Go through the listing and copy every line word for word.

* Start DATASET RECORDS *

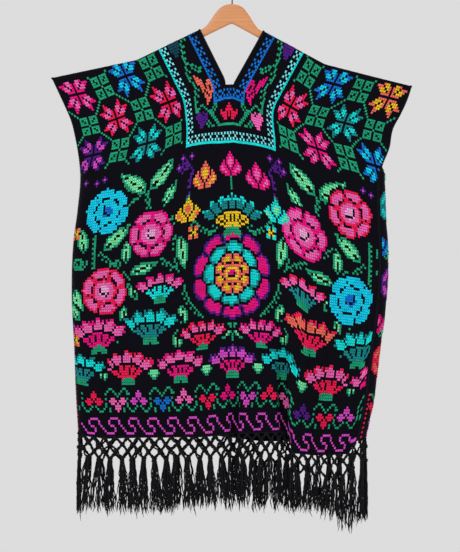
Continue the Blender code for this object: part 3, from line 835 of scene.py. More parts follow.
def hung_half(u, v, name):
    """Place (x, z) of the points u of one half, swung in from its arm of the hanger."""
    out = -1.0 if name == "left" else 1.0
    neck = tilted(out * NECK_REACH, NECK_TOP)
    reach = np.abs(u) - SLIT_HALF
    on_arm = np.minimum(reach, ARM_REACH)
    past = np.maximum(reach - ARM_REACH, 0.0)
    arm, tail = ARM_SLOPE + out * HANGER_TILT, TAIL_SLOPE + out * HANGER_TILT
    x = neck[0] + out * (on_arm * math.cos(arm) + past * math.cos(tail))
    z = neck[1] - on_arm * math.sin(arm) - past * math.sin(tail)
    swing, swing_lost, plumb, plumb_grows = SWING[name]
    share = np.abs(u) / HALF_WIDTH
    angle = np.radians(swing - swing_lost * share**3)
    stretch = STRETCH_EDGE + STRETCH_NECK * (1 - share) ** 2
    width = TURN_SHORT + TURN_GROWS * share**2
    start = plumb + plumb_grows * np.abs(u) - width / 2
    down = fall(v)
    t = np.clip((down - start) / width, 0.0, 1.0)
    swung = np.minimum(down, start) + width * (t - t**3 + t**4 / 2)
    x = x - out * np.sin(angle) * stretch * swung
    z = z - stretch * (down - (1 - np.cos(angle)) * swung)
    return x, z


def hung(u, v):
    """Place (x, z) of points u of the whole width. The stretch below the slit joins its two edges."""
    left = hung_half(np.minimum(u, -SLIT_HALF), v, "left")
    right = hung_half(np.maximum(u, SLIT_HALF), v, "right")
    share = np.clip((u + SLIT_HALF) / (2 * SLIT_HALF), 0.0, 1.0)
    return tuple(a + (b - a) * share for a, b in zip(left, right))


def fold_height(u, v, side):
    """How far the folds lift the cloth outward."""
    height = np.zeros_like(u)
    for u_top, u_hem, half, rise, start, whole, *fading in FOLDS[side]:
        middle = u_top + (u_hem - u_top) * v / LENGTH
        there = smooth((v - start) / (whole - start))
        if fading:
            there = there * (1 - smooth((v - fading[0]) / (fading[1] - fading[0])))
        height = height + rise * there * hump((u - middle) / half) ** 2
    return height


def wrap_angle(u, closed, side, stand):
    """How far the cloth has turned toward its seam, from lying flat. Closed is 0 to 1, as the seam is."""
    left, right = WRAP[side]
    whole = np.radians(np.where(u < 0, left, right)) * closed
    from_seam = HALF_WIDTH - np.abs(u) + GAP / 2
    return np.maximum(whole - from_seam / stand, 0.0)


def section(u, v, side):
    """Points of the middle of a panel's wall along one row of the cloth, as an array of x, y, z.

    u holds rising samples over the whole width, fine enough to follow the folds."""
    out = -1.0 if side == "front" else 1.0
    if v < FOLD_TURN:
        stand = GAP / 2 + FOLD_RADIUS * math.sin(v / FOLD_RADIUS)
    else:
        stand = float(through(DEPTH, v))
    closed = float(smooth((v - ARMHOLE_TURN) / (ARMHOLE - ARMHOLE_TURN)))
    turned = wrap_angle(u, closed, side, max(stand, 1.0))
    off_seam = smooth((HALF_WIDTH - np.abs(u)) / (1.6 * stand + 1.0))
    y = stand * np.cos(turned) + fold_height(u, v, side) * off_seam
    slope = np.gradient(y, u)
    run = np.sqrt(np.clip(1 - slope**2, 0.02, 1.0)) * np.sign(math.pi / 2 + 1e-6 - turned)
    steps = np.concatenate([[0.0], np.cumsum((run[1:] + run[:-1]) / 2 * np.diff(u))])
    across = steps - np.interp(0.0, u, steps)
    across = np.where(across < 0, across / -across[0], across / across[-1]) * HALF_WIDTH

    edge_left = float(through(OUTLINE, v, 1))
    edge_right = float(through(OUTLINE, v, 2)) - RIGHT_SEAM_INSET * closed + out * GAP / 2 * closed
    edge = np.where(across < 0, -edge_left, edge_right)
    plumb_x = edge * across / HALF_WIDTH
    top_x = hung(across, min(v, LENGTH))[0]
    x = top_x + (plumb_x - top_x) * float(smooth((v - MERGE_START) / MERGE_LENGTH))
    share = np.abs(across) / HALF_WIDTH
    miss = np.where(across < 0, edge_left - x[0], edge_right - x[-1])
    x = x + miss * share**4

    z = hung(u, min(v, YOKE_DEPTH))[1]
    if v > YOKE_DEPTH:
        z = z + (eased(HEM[side], u) - z) * (v - YOKE_DEPTH) / (LENGTH - YOKE_DEPTH)
    return np.stack([x, out * y, z], axis=-1)


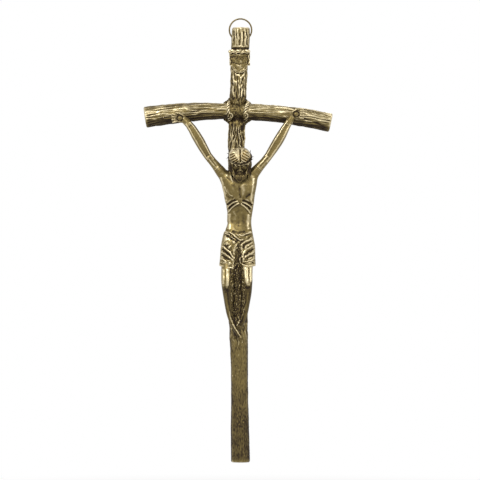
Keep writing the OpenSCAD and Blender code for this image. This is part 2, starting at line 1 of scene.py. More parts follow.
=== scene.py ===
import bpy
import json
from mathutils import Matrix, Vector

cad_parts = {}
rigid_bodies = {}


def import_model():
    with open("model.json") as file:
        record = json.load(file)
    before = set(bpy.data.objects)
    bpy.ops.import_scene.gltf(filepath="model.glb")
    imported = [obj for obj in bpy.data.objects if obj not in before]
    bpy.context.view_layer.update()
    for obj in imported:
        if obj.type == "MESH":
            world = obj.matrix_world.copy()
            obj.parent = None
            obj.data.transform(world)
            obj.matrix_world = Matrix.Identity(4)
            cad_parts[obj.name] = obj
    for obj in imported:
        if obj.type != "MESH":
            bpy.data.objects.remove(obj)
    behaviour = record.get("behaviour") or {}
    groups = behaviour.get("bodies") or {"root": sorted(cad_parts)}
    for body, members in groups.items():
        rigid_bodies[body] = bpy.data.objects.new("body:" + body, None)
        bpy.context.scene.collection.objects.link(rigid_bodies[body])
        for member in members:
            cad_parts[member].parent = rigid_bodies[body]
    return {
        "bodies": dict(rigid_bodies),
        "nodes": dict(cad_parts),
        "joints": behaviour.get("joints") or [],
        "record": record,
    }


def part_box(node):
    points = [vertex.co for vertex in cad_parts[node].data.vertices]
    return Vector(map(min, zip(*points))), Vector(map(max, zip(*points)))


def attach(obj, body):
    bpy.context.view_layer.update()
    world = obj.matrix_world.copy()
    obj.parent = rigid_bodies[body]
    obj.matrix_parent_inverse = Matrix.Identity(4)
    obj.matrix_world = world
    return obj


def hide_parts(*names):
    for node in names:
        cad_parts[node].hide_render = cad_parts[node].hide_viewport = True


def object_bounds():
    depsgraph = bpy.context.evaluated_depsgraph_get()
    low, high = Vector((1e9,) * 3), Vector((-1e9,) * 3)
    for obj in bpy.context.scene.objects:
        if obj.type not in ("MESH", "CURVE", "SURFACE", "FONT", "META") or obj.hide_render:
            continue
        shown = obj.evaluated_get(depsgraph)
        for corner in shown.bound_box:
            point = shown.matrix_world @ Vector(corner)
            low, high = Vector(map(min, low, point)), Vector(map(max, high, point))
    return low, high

* End DATASET RECORDS *

§ **FINAL RESULT**
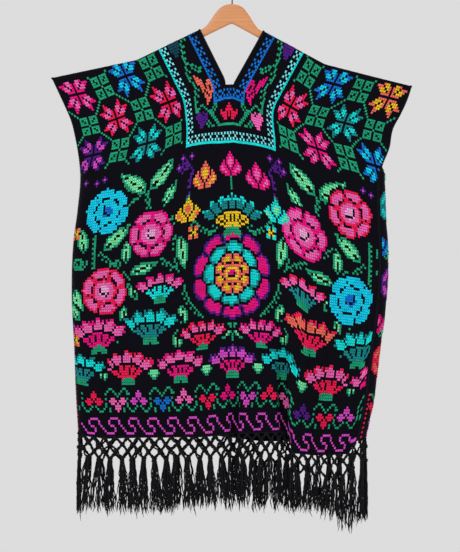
Continue the Blender code for this object: part 3, from line 835 of scene.py. More parts follow.
def hung_half(u, v, name):
    """Place (x, z) of the points u of one half, swung in from its arm of the hanger."""
    out = -1.0 if name == "left" else 1.0
    neck = tilted(out * NECK_REACH, NECK_TOP)
    reach = np.abs(u) - SLIT_HALF
    on_arm = np.minimum(reach, ARM_REACH)
    past = np.maximum(reach - ARM_REACH, 0.0)
    arm, tail = ARM_SLOPE + out * HANGER_TILT, TAIL_SLOPE + out * HANGER_TILT
    x = neck[0] + out * (on_arm * math.cos(arm) + past * math.cos(tail))
    z = neck[1] - on_arm * math.sin(arm) - past * math.sin(tail)
    swing, swing_lost, plumb, plumb_grows = SWING[name]
    share = np.abs(u) / HALF_WIDTH
    angle = np.radians(swing - swing_lost * share**3)
    stretch = STRETCH_EDGE + STRETCH_NECK * (1 - share) ** 2
    width = TURN_SHORT + TURN_GROWS * share**2
    start = plumb + plumb_grows * np.abs(u) - width / 2
    down = fall(v)
    t = np.clip((down - start) / width, 0.0, 1.0)
    swung = np.minimum(down, start) + width * (t - t**3 + t**4 / 2)
    x = x - out * np.sin(angle) * stretch * swung
    z = z - stretch * (down - (1 - np.cos(angle)) * swung)
    return x, z


def hung(u, v):
    """Place (x, z) of points u of the whole width. The stretch below the slit joins its two edges."""
    left = hung_half(np.minimum(u, -SLIT_HALF), v, "left")
    right = hung_half(np.maximum(u, SLIT_HALF), v, "right")
    share = np.clip((u + SLIT_HALF) / (2 * SLIT_HALF), 0.0, 1.0)
    return tuple(a + (b - a) * share for a, b in zip(left, right))


def fold_height(u, v, side):
    """How far the folds lift the cloth outward."""
    height = np.zeros_like(u)
    for u_top, u_hem, half, rise, start, whole, *fading in FOLDS[side]:
        middle = u_top + (u_hem - u_top) * v / LENGTH
        there = smooth((v - start) / (whole - start))
        if fading:
            there = there * (1 - smooth((v - fading[0]) / (fading[1] - fading[0])))
        height = height + rise * there * hump((u - middle) / half) ** 2
    return height


def wrap_angle(u, closed, side, stand):
    """How far the cloth has turned toward its seam, from lying flat. Closed is 0 to 1, as the seam is."""
    left, right = WRAP[side]
    whole = np.radians(np.where(u < 0, left, right)) * closed
    from_seam = HALF_WIDTH - np.abs(u) + GAP / 2
    return np.maximum(whole - from_seam / stand, 0.0)


def section(u, v, side):
    """Points of the middle of a panel's wall along one row of the cloth, as an array of x, y, z.

    u holds rising samples over the whole width, fine enough to follow the folds."""
    out = -1.0 if side == "front" else 1.0
    if v < FOLD_TURN:
        stand = GAP / 2 + FOLD_RADIUS * math.sin(v / FOLD_RADIUS)
    else:
        stand = float(through(DEPTH, v))
    closed = float(smooth((v - ARMHOLE_TURN) / (ARMHOLE - ARMHOLE_TURN)))
    turned = wrap_angle(u, closed, side, max(stand, 1.0))
    off_seam = smooth((HALF_WIDTH - np.abs(u)) / (1.6 * stand + 1.0))
    y = stand * np.cos(turned) + fold_height(u, v, side) * off_seam
    slope = np.gradient(y, u)
    run = np.sqrt(np.clip(1 - slope**2, 0.02, 1.0)) * np.sign(math.pi / 2 + 1e-6 - turned)
    steps = np.concatenate([[0.0], np.cumsum((run[1:] + run[:-1]) / 2 * np.diff(u))])
    across = steps - np.interp(0.0, u, steps)
    across = np.where(across < 0, across / -across[0], across / across[-1]) * HALF_WIDTH

    edge_left = float(through(OUTLINE, v, 1))
    edge_right = float(through(OUTLINE, v, 2)) - RIGHT_SEAM_INSET * closed + out * GAP / 2 * closed
    edge = np.where(across < 0, -edge_left, edge_right)
    plumb_x = edge * across / HALF_WIDTH
    top_x = hung(across, min(v, LENGTH))[0]
    x = top_x + (plumb_x - top_x) * float(smooth((v - MERGE_START) / MERGE_LENGTH))
    share = np.abs(across) / HALF_WIDTH
    miss = np.where(across < 0, edge_left - x[0], edge_right - x[-1])
    x = x + miss * share**4

    z = hung(u, min(v, YOKE_DEPTH))[1]
    if v > YOKE_DEPTH:
        z = z + (eased(HEM[side], u) - z) * (v - YOKE_DEPTH) / (LENGTH - YOKE_DEPTH)
    return np.stack([x, out * y, z], axis=-1)


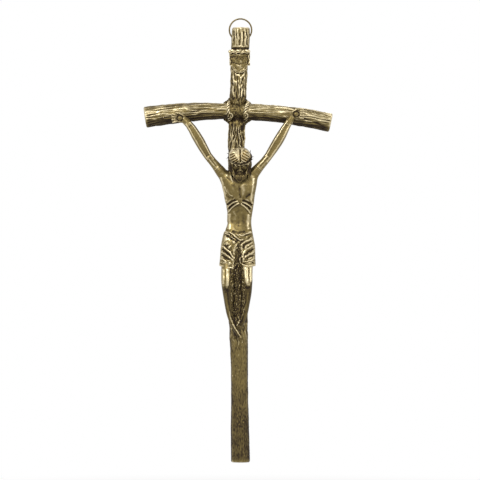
Keep writing the OpenSCAD and Blender code for this image. This is part 2, starting at line 1 of scene.py. More parts follow.
=== scene.py ===
import bpy
import json
from mathutils import Matrix, Vector

cad_parts = {}
rigid_bodies = {}


def import_model():
    with open("model.json") as file:
        record = json.load(file)
    before = set(bpy.data.objects)
    bpy.ops.import_scene.gltf(filepath="model.glb")
    imported = [obj for obj in bpy.data.objects if obj not in before]
    bpy.context.view_layer.update()
    for obj in imported:
        if obj.type == "MESH":
            world = obj.matrix_world.copy()
            obj.parent = None
            obj.data.transform(world)
            obj.matrix_world = Matrix.Identity(4)
            cad_parts[obj.name] = obj
    for obj in imported:
        if obj.type != "MESH":
            bpy.data.objects.remove(obj)
    behaviour = record.get("behaviour") or {}
    groups = behaviour.get("bodies") or {"root": sorted(cad_parts)}
    for body, members in groups.items():
        rigid_bodies[body] = bpy.data.objects.new("body:" + body, None)
        bpy.context.scene.collection.objects.link(rigid_bodies[body])
        for member in members:
            cad_parts[member].parent = rigid_bodies[body]
    return {
        "bodies": dict(rigid_bodies),
        "nodes": dict(cad_parts),
        "joints": behaviour.get("joints") or [],
        "record": record,
    }


def part_box(node):
    points = [vertex.co for vertex in cad_parts[node].data.vertices]
    return Vector(map(min, zip(*points))), Vector(map(max, zip(*points)))


def attach(obj, body):
    bpy.context.view_layer.update()
    world = obj.matrix_world.copy()
    obj.parent = rigid_bodies[body]
    obj.matrix_parent_inverse = Matrix.Identity(4)
    obj.matrix_world = world
    return obj


def hide_parts(*names):
    for node in names:
        cad_parts[node].hide_render = cad_parts[node].hide_viewport = True


def object_bounds():
    depsgraph = bpy.context.evaluated_depsgraph_get()
    low, high = Vector((1e9,) * 3), Vector((-1e9,) * 3)
    for obj in bpy.context.scene.objects:
        if obj.type not in ("MESH", "CURVE", "SURFACE", "FONT", "META") or obj.hide_render:
            continue
        shown = obj.evaluated_get(depsgraph)
        for corner in shown.bound_box:
            point = shown.matrix_world @ Vector(corner)
            low, high = Vector(map(min, low, point)), Vector(map(max, high, point))
    return low, high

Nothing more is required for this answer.